GNSW: Tell us more about your experience…

Dominic: For me it was a specific skill, a back salt. It sounds like literally one of the easiest skills in gymnastics. You could get me to jump full height and do a double twisting, triple back somersault and I could do that no problem. But ask me to jump medium height and do just a single back somersault, and my brain would say no. I started having these issues as a young athlete, I learnt back salts and then I lost back salts, then I learnt them again. Sometimes it would be for a week or two weeks, sometimes it would be for various months. And sometimes it festered into my other skills.

Kira: Two years ago, I was having mental blocks with back salts. One of the first skills you learnt. I’ve never really experienced mental blocks before then. It was two training sessions before we were meant to leave for nationals. Only two months out before we were meant to leave for our third Olympic trials. That was more traumatic for me than aerial skill issues, because I knew when I was getting lost in a skill, I could go back and re-learn it. A mental block is a lot deeper than that. It takes a lot more untangling to get back to where you are.



GNSW: How did you feel going through your mental blocks?

Dominic: It’s just embarrassing. Last time I had serious mental blocks was in 2016. I had a really good 2015 season and there was a lot of pressure leading up to worlds. The following year I broke down. It festered into all my other skills. There was a point my coach would ask me to get on the trampoline and do a forward roll and I couldn’t get my body to rotate over itself.

Kira: It’s really frustrating as an athlete because you know what you’re capable of. And you know you can do it, there’s just something internally that’s not letting you. Some days I’d come into the gym and I would be able to do it, and some days I wouldn’t and I’d just heap into a ball and cry. When you’re standing on a trampoline and you can’t do a back somersault in front of the whole gym, there’s a level of embarrassment where there shouldn’t be. There is a huge stigma around it and it’s not spoken about enough. I think it’s really great that GymNSW is doing this, and the conversation has started since the Olympics. That’s how things can be overcome and addressed. 
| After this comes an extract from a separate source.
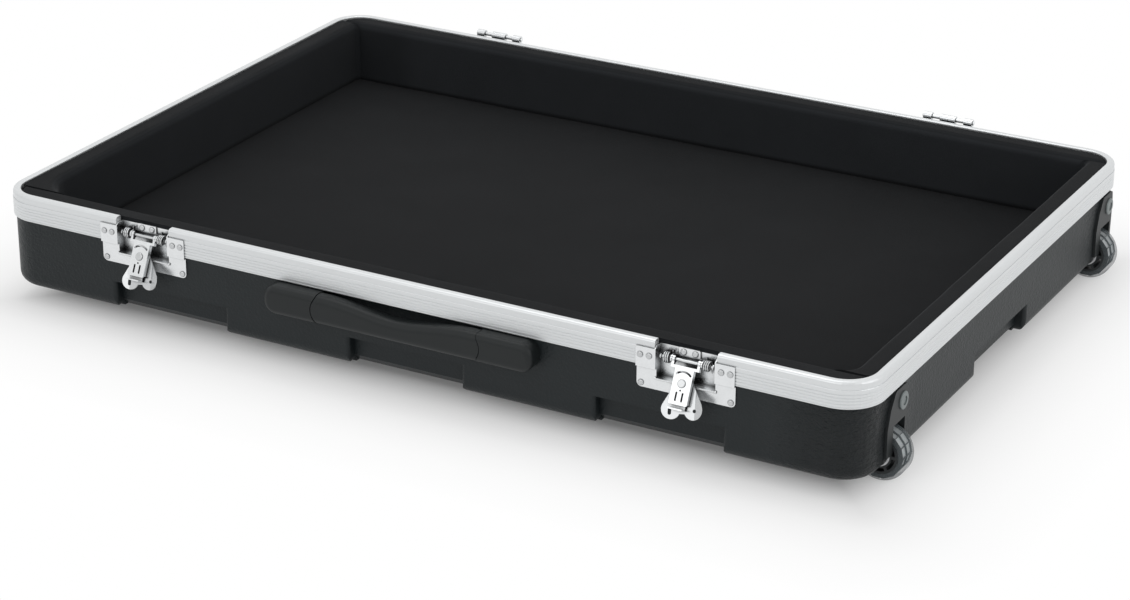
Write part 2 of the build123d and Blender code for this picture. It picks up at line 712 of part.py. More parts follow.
def make_link(name, x):
    back_of_flange = LINK_FACE - FLANGE_DROP
    height = LINK_END - LINK_TOP
    with BuildPart() as link:
        with BuildSketch(link_plane(x, LINK_FACE)) as web:
            with Locations((0, -(LINK_TOP + LINK_END) / 2)):
                Rectangle(2 * LINK_HALF, height)
            fillet(web.vertices(), 1.5)
            with Locations((0, -POST_DROP)):
                Circle(POST_RADIUS + RUN_SLACK, mode=Mode.SUBTRACT)
            with BuildSketch(mode=Mode.PRIVATE) as travel:
                centre = (0, -POST_DROP)
                arc = CenterArc(centre, ARC_RADIUS, 90 - ARC_HALF_ANGLE, 2 * ARC_HALF_ANGLE)
                SlotArc(arc, SLOT_WIDTH)
            add(travel.sketch, mode=Mode.SUBTRACT)
            with Locations((0, -POST_DROP - 6.5)):
                Circle(0.9, mode=Mode.SUBTRACT)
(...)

GNSW: Do you know what caused the mental blocks?

Dominic: No, I don’t know. It can be different things for different athletes. Sometimes it could be due to a growth spurt, maybe a kid had too much red cordial and took off more than usual and got spooked. Maybe something is going on at home.

Kira: I put a lot of pressure on myself, and I always have. So I think that’s where a lot of my mental blocks came from. I wasn’t voicing how I felt with the pressure all the time, so it came out in that manner.



GNSW: Please, tell us how you overcame your skill issues? What was the process?

Dominic: I’m at a really great point now where I wouldn’t say I’ve overcome it but that I live with that concern more comfortably. I think it’s okay to have small skill anxieties and that’s important for people to know. It gets better and to a point where you are comfortable, and you are safe and training is good. And everything is easy. It’s a really slow process, you just need to trust in that. For me, it was stripping everything back to basics. And communicating with my coach, making sure I would stay within my comfort zone. And then [my coach Belinda] would do one item that would push me mentally that training and that was it. But what she pushed me on that day was in my comfort zone the next. It was slowly putting the pieces of a puzzle back together one by one. Slowly building height etc. That was for me. It’s individual.

Kira: It was honestly a really hard time for me, and this happened to me when I was an adult. I got to a point where I had re-learnt my other backwards skills, like double backs and other skills. But I wasn’t doing any back salts. I was getting so triggered emotionally at training so we put it on pause. I did a lot of work on myself outside the gym. I acknowledged that I was internalising a lot of things and wasn’t talking to people about the pressures I was feeling. I learnt about mindfulness and breathing techniques. And then once I could successfully implement that into my training, that’s when I started to see progress. I just ended up doing it on my own terms. I was training for the worlds synchro event, so every training session when I knew that was coming up, I would just take myself away to a back trampoline and try and build up my confidence. And that’s what worked for me. I had to do it in my own time and it took me a while to realise that. Everyone is different.

GNSW: What advice do you have to gymnasts who may experience this?

Dominic: Be kind to yourself at training. Celebrate the little wins. Take your time, it takes lots of time and work. You want to keep training fun.

Kira: One things that I preach within my own athletic and coaching career – communication. The Even if it’s something as simple as feeling like a skill was a little bit different, feels weird. Voice that and tell your coach and they can help you through it. Our coaches and the people around us don’t know what’s going on inside our heads. So talk to people. If you don’t feel like you can go to your coach straight away, talk to other athletes around you. Talk to your parents. To anyone you feel comfortable with. There will be someone who is able to help you. The sooner you address it, the easier it’s going to be to overcome.

GNSW: Is there anything else you would like to add?

Dominic: Gymnastics is 50 per cent mental, 50 per cent physical. I know how to manage it now, and my coach knows how to manage it with me. She knows when to push me mentally and when to pull back. It’s all about communication. At the end of the day, Simone Biles has opened a conversation. That’s so important to have.

Kira: Honestly, if we are being real. I am much better for it all. I think the more we talk about it, the more knowledge everyone gets, coaches, support staff and other adults, the better our sport can be.